▸ Objective: Can you write out the whole listing exactly?

▸ Exercise input:
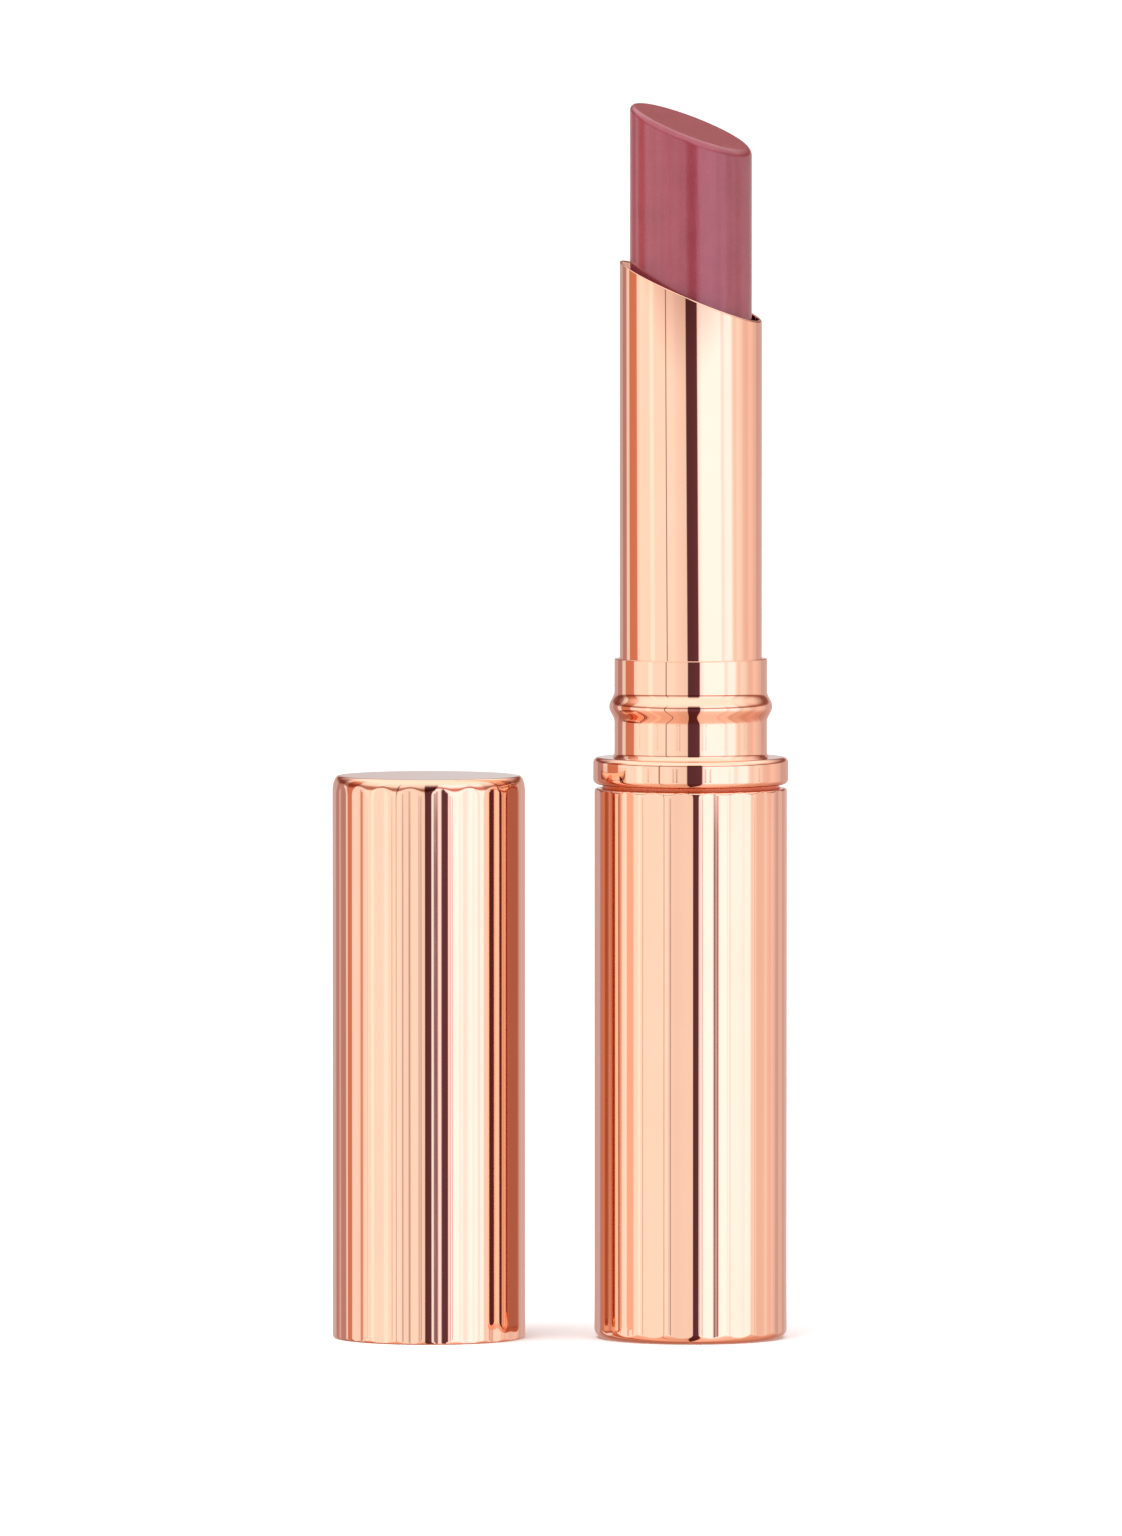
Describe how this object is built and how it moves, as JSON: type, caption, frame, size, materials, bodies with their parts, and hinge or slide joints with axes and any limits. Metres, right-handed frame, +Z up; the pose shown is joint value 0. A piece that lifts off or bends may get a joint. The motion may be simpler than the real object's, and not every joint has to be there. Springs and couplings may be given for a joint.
{
  "type": "lipstick case",
  "caption": "Slim fluted lipstick case: twist base, slanted sleeve and bullet out on a helical lift, and its push-on cap standing beside it.",
  "frame": {"origin": "centre of the base's foot, on the surface that the case stands on", "axes": "+Z up the case's axis towards the bullet; +X towards the low side of the slanted sleeve; the cap stands on the -X side"},
  "size_m": [0.0369, 0.0158, 0.1001],
  "materials": {
    "rose_gold": "mirror-polished and anodised rose gold",
    "rose_gold_satin": "satin anodised rose gold",
    "label_paper": "blank matt sticker",
    "weight_steel": "zinc-plated, barrel-tumbled",
    "clip_steel": "stamped spring steel",
    "liner_plastic": "moulded polypropylene, faintly waxy",
    "guide_plastic": "moulded acetal, greased",
    "carrier_plastic": "moulded acetal",
    "friction_silicone": "moulded silicone, greased",
    "lip_colour": "moulded wax and pigment, soft satin"
  },
  "bodies": {
    "base": {"base_shell": "rose_gold", "foot_plate": "rose_gold_satin", "shade_label": "label_paper", "base_weight": "weight_steel", "base_liner": "liner_plastic", "spiral": "guide_plastic", "thrust_washer": "guide_plastic"},
    "upper": {"middle_ring": "rose_gold", "collar": "rose_gold", "sleeve": "rose_gold", "slotted_tube": "guide_plastic", "tube_clip": "clip_steel", "friction_ring_upper": "friction_silicone", "friction_ring_lower": "friction_silicone"},
    "lift": {"carrier": "carrier_plastic", "bullet": "lip_colour"},
    "cap": {"cap_shell": "rose_gold", "cap_liner": "liner_plastic", "cap_weight": "weight_steel", "grip_ring": "guide_plastic"}
  },
  "joints": [
    {"name": "base_twist", "type": "hinge", "parent": "base", "child": "upper", "pos_m": [0, 0, 0.045], "axis": [0, 0, -1], "range_deg": [-360.2, 223.6]},
    {"name": "bullet_rise", "type": "slide", "parent": "upper", "child": "lift", "axis": [0, 0, 1], "range_m": [-0.0145, 0.009]},
    {"name": "cap_lift", "type": "slide", "parent": "base", "child": "cap", "axis": [0, 0, 1], "range_m": [0, 0.11]}
  ],
  "couplings": [
    {"joint": "base_twist", "follows": "bullet_rise", "rad_per_m": 433.32}
  ]
}
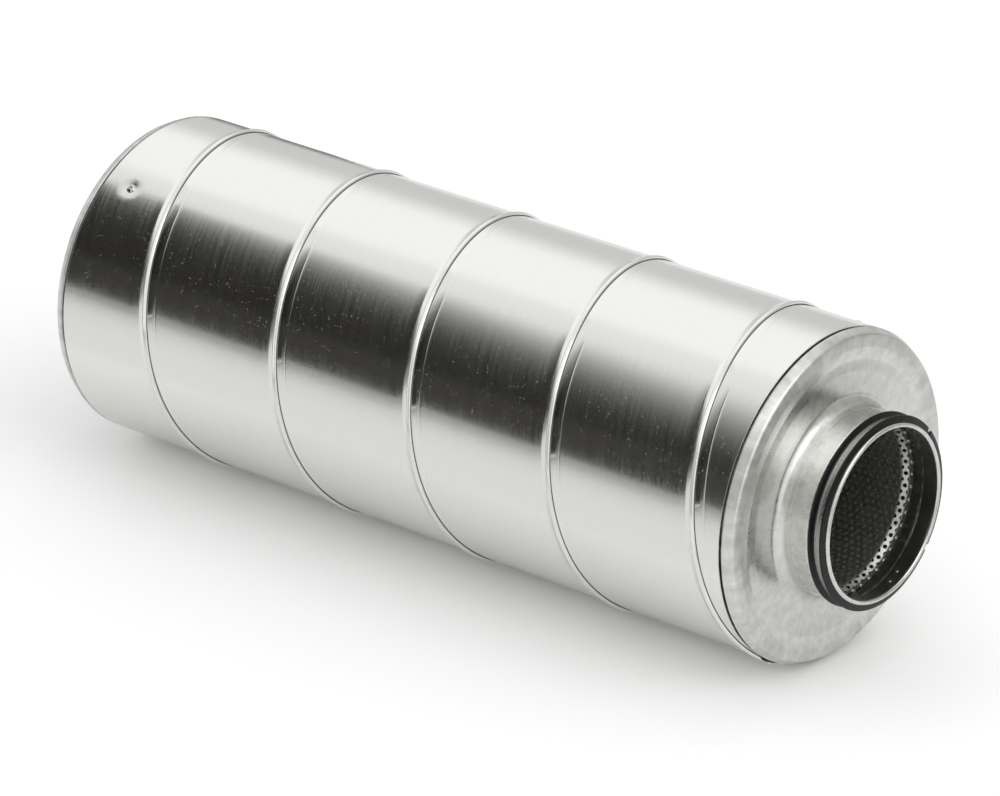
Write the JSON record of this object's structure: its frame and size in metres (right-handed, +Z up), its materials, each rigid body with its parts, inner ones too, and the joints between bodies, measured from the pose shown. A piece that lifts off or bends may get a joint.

▸ Written response:
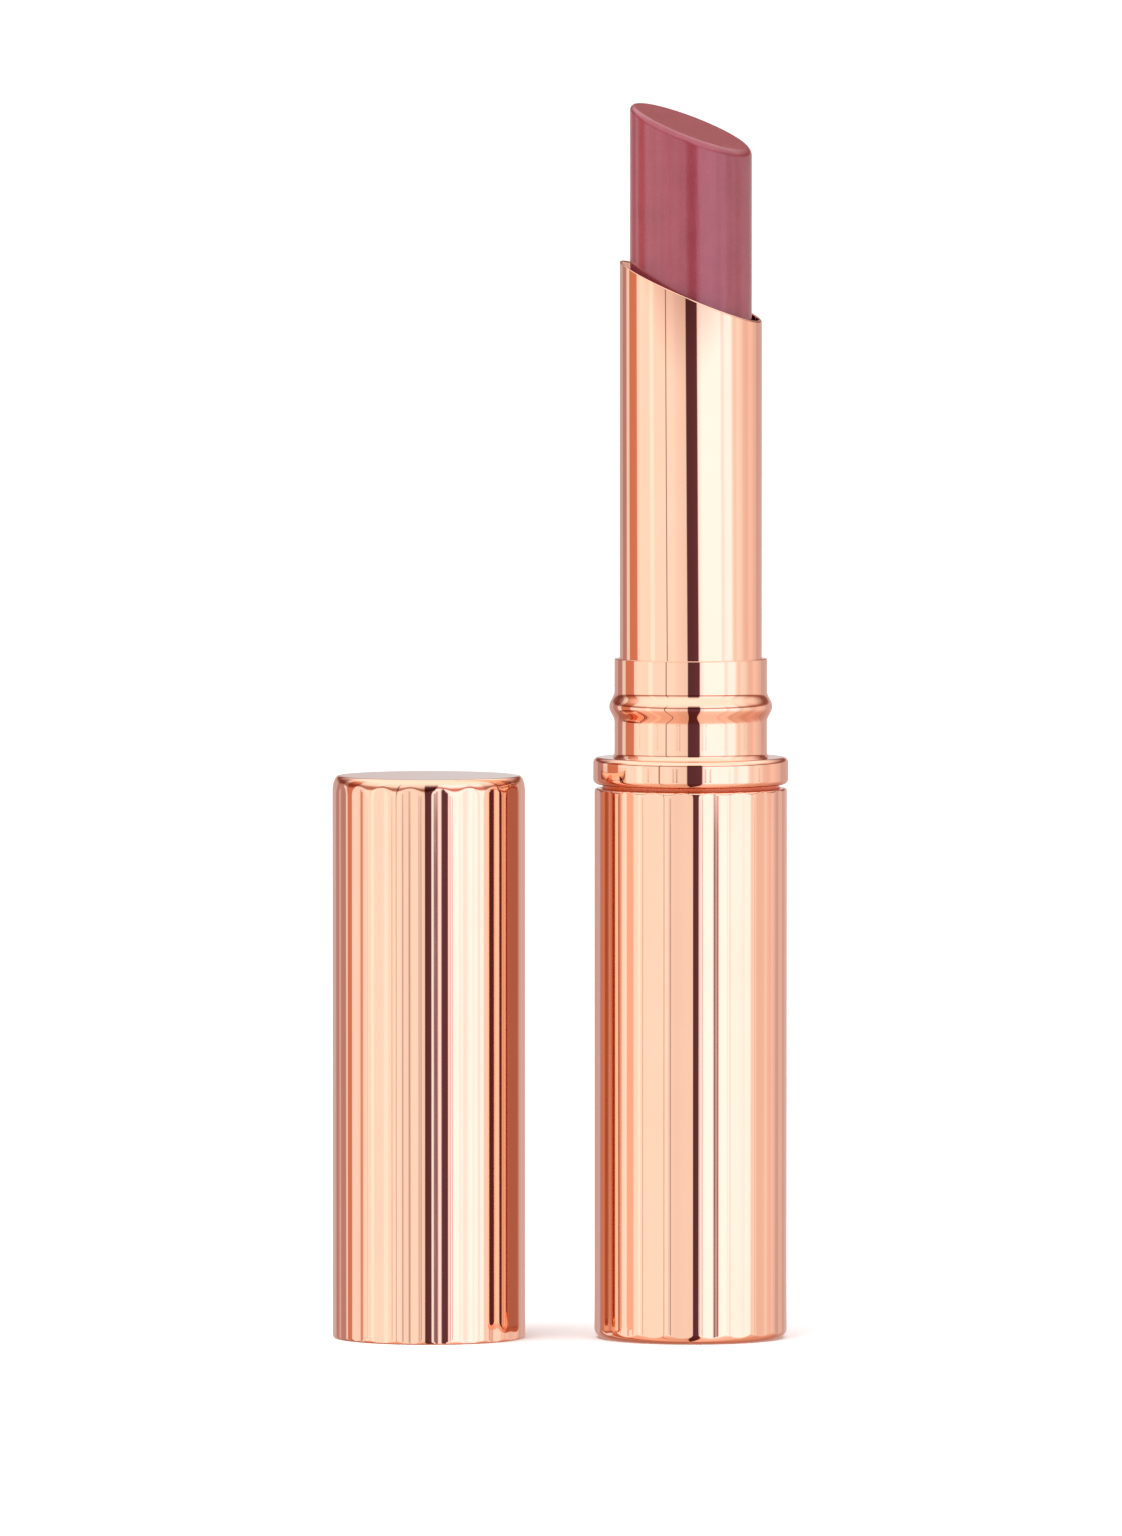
Describe how this object is built and how it moves, as JSON: type, caption, frame, size, materials, bodies with their parts, and hinge or slide joints with axes and any limits. Metres, right-handed frame, +Z up; the pose shown is joint value 0. A piece that lifts off or bends may get a joint. The motion may be simpler than the real object's, and not every joint has to be there. Springs and couplings may be given for a joint.
{
  "type": "lipstick case",
  "caption": "Slim fluted lipstick case: twist base, slanted sleeve and bullet out on a helical lift, and its push-on cap standing beside it.",
  "frame": {"origin": "centre of the base's foot, on the surface that the case stands on", "axes": "+Z up the case's axis towards the bullet; +X towards the low side of the slanted sleeve; the cap stands on the -X side"},
  "size_m": [0.0369, 0.0158, 0.1001],
  "materials": {
    "rose_gold": "mirror-polished and anodised rose gold",
    "rose_gold_satin": "satin anodised rose gold",
    "label_paper": "blank matt sticker",
    "weight_steel": "zinc-plated, barrel-tumbled",
    "clip_steel": "stamped spring steel",
    "liner_plastic": "moulded polypropylene, faintly waxy",
    "guide_plastic": "moulded acetal, greased",
    "carrier_plastic": "moulded acetal",
    "friction_silicone": "moulded silicone, greased",
    "lip_colour": "moulded wax and pigment, soft satin"
  },
  "bodies": {
    "base": {"base_shell": "rose_gold", "foot_plate": "rose_gold_satin", "shade_label": "label_paper", "base_weight": "weight_steel", "base_liner": "liner_plastic", "spiral": "guide_plastic", "thrust_washer": "guide_plastic"},
    "upper": {"middle_ring": "rose_gold", "collar": "rose_gold", "sleeve": "rose_gold", "slotted_tube": "guide_plastic", "tube_clip": "clip_steel", "friction_ring_upper": "friction_silicone", "friction_ring_lower": "friction_silicone"},
    "lift": {"carrier": "carrier_plastic", "bullet": "lip_colour"},
    "cap": {"cap_shell": "rose_gold", "cap_liner": "liner_plastic", "cap_weight": "weight_steel", "grip_ring": "guide_plastic"}
  },
  "joints": [
    {"name": "base_twist", "type": "hinge", "parent": "base", "child": "upper", "pos_m": [0, 0, 0.045], "axis": [0, 0, -1], "range_deg": [-360.2, 223.6]},
    {"name": "bullet_rise", "type": "slide", "parent": "upper", "child": "lift", "axis": [0, 0, 1], "range_m": [-0.0145, 0.009]},
    {"name": "cap_lift", "type": "slide", "parent": "base", "child": "cap", "axis": [0, 0, 1], "range_m": [0, 0.11]}
  ],
  "couplings": [
    {"joint": "base_twist", "follows": "bullet_rise", "rad_per_m": 433.32}
  ]
}
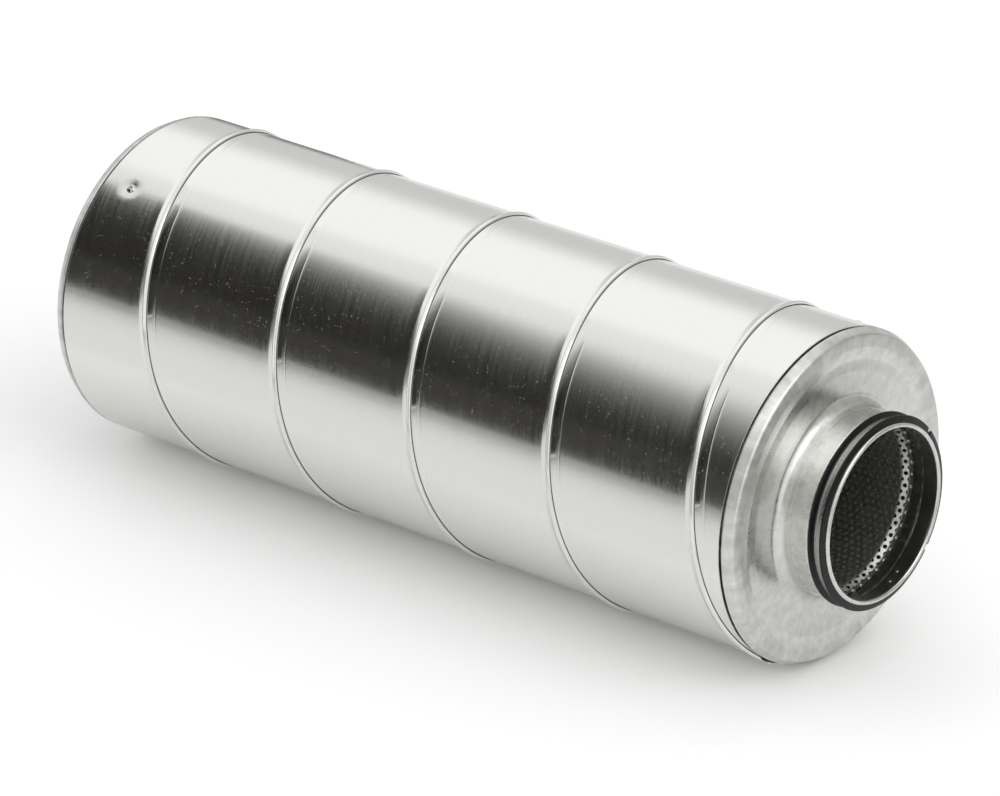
Write the JSON record of this object's structure: its frame and size in metres (right-handed, +Z up), its materials, each rigid body with its parts, inner ones too, and the joints between bodies, measured from the pose shown. A piece that lifts off or bends may get a joint.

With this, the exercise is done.